As I picture it, Jesus does not respond quite as the painting suggests, with visible anger. He appears nonchalant, doodling in the dust before delivering his zinger of a response, which exposes the sanctimony, the hypocrisy, the casual viciousness of the men who are using this woman as a pawn in their lethal game of chess with Jesus. ‘So this is about sinlessness, is it? Right, gentlemen – who would like to go first?’ Then back to doodling as, one by one, the accusers melt ashamedly away.

Later this evening we and our colleagues in BBC Wiltshire host the first of the Salisbury Conversations. The theme tonight is, ‘How should we talk to each other?’ It’s a timely question. You don’t have to wait long on our public channels of communication to see or hear sanctimony, hypocrisy or casual viciousness. Quite a few in our society seem very keen to throw verbal stones at those they disapprove of. Here is Tim Berners Lee, the kindly inventor of the world wide web, talking about one of our social media.

If you put a drop of love into Twitter it seems to decay, but if you put in a drop of hatred you feel it…propagates much more strongly.

What is driving this? The forty days are partly for us to seek an answer, to find that wilderness in our hearts where God can show us what  makes  us – if only on the inside, if only for a moment – side with the accusers.

But what about us and the woman? For the wonderful writer and critic Clive James, it is tonight’s story that most makes him an admirer of Jesus. On BBC Radio 4’s A Point of View, he once said of this scene:

It was a turning point in history, because nothing quite like that had ever been recorded before…it was the generosity of his intervention that set a new mark…I first heard about these things in bible class when I was very young, and I can't think of how the same permanently necessary message about tolerance could have been transmitted in any other way.

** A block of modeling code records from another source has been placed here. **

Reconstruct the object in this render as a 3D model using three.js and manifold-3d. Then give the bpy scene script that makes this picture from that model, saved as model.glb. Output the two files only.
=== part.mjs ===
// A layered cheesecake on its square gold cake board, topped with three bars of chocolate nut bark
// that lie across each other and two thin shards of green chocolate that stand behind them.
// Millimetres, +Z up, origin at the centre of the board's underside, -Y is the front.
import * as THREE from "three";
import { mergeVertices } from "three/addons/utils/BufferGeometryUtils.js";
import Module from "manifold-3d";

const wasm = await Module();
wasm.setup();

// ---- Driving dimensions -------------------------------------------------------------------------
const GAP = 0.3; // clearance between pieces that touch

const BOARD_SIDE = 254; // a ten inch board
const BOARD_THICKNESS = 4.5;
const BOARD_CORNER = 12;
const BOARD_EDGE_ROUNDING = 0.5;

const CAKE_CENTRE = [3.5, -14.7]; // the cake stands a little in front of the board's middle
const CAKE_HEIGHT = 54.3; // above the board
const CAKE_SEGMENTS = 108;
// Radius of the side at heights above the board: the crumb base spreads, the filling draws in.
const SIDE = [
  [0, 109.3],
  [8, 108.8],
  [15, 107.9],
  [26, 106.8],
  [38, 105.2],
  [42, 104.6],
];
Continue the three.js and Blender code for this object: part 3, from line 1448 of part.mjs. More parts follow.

‘Generosity’, yes, but ‘tolerance’ isn’t the first word I’d use. When he chooses not to condemn the woman, Jesus does not say, ‘Hey, it’s all cool;’ he says, ‘Don’t sin again.’ He intervenes on her side as the victim of cruel hypocrisy, but he then gives her the uncomfortable dignity of being an actor as well as a victim. He acknowledges that she whose life was almost destroyed just now has herself engaged in destructive activity, even though it involves not stone throwing but sex, something intrinsically good. Her now absent accusers need to change and be changed – but so does she. Go, and don’t sin again.

When we were thinking about the Salisbury Conversations, we talked about ‘common ground’, that shared space of humanity that enables us not to agree at once, or ever, but to have genuine conversation, exchanges of words that presuppose that I might benefit from listening to you, even though you are not saying what I want to hear. So where is the common human ground here between the woman and her accusers, who each experience Jesus’ intervention, and between them and you and me? It may lie in our shred need for self-control.

Rather unfashionable, with an early Fifties whiff about it – all sweet rationing and national service – self-control is one of the fruits of the Spirit that St Paul says God longs to give us, though it usually polls less well than some others, like love, joy and peace. Self-control is the fruit of knowing that, in seeking self-fulfilment (nothing wrong with that) I can’t just decide what counts as fulfilment for me (especially if it’s at your expense). The way I express myself needs some other control apart from my appetites and desires.

Lent is a time set aside to cultivate self-control. It’s a season in which together we can own up to our desires and appetites, and so by God’s grace begin to dismantle the walls of self-absorption around us, and challenge that instinct to grab at whatever will make us feel better, whether it’s a stiff drink or a stone. The process of cultivating self-control is not a smooth one. It’s more of a zigzag path, the ebb and flow of failure and repentance (when Jesus says to us: ‘I don’t condemn you – now go and don’t sin again’); like the to-ing and fro-ing of feast and fast in the Christian year, the rhythm of Lent and Easter.

Lent calls among other things us to the ancient practice of fasting, which we hear about in the first reading, and fasting is a nursery for self-control. Give something up for Lent. Giving up vindictiveness and cruel words, who could be against self-control like that? But giving up alcohol, or chocolate, or having a digital sabbath, a day a week off social media until Easter – why? Not to make life less fun, and not because these things are evil. No, walking away from some of the good things of life – for a while – reminds us that they are gifts to be enjoyed but also, like some of the darker material in our lives, an obstacle course to be negotiated. They too have destructive potential. It also helps us learn to prefer God, to love the Giver more than the gift.

The aim of letting God grow in us the fruit of self-control is paradoxically so that we might be set free: free from what the Prayer Book calls ‘following too much the devices and desires of our own hearts’; free from things and free for things; free for one other, free to bear each other’s burdens rather than consume each other; best of all, free for God.